Both King of the Mischievous South Vol. 2 and Radioactive are reminiscent of a listening experience that is being lost to time (figuratively and literally, as the sites themselves vanish into the 404 graveyard). The blog era was cut short in the mid-2010s by the rise of streaming, its mass-market approach both easier on a society shifting toward cloud computing and purportedly better for business (though whose business, exactly, has always been in question). For many artists now, mixtapes and albums are branding pegs of equal weight, and the platforms that serve them don’t encourage discovery and exploration so much as passive investment. But the takeaway here isn’t about the album versus mixtape versus playlist divide, which has always been primarily a commercial distinction. It is more about a time when one’s corner of the internet really felt like a corner — a place to hang out and get wind of things around the way; where artists and listeners could come into their own, often in conversation with each other; where music being shared by actual people you trusted, staking their reputations on their recommendations, was the norm.
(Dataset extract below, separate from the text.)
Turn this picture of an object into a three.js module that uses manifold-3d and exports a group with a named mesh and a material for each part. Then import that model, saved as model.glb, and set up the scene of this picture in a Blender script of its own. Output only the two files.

The stewards of the blogs were following their tastes, providing specific, actionable and personal listening guidance in a way large corporate entities simply can’t.

And yet, even if Glover’s verdict — that the blog era is over, that something has been taken from us as a culture — feels accurate, I think his ultimate assessment is slightly off. We do have stars of all different levels of fame, working in or with or around or even in defiance of the current systems. Running through these albums, which refuse to fully let the old ways go, is a nice reminder of that.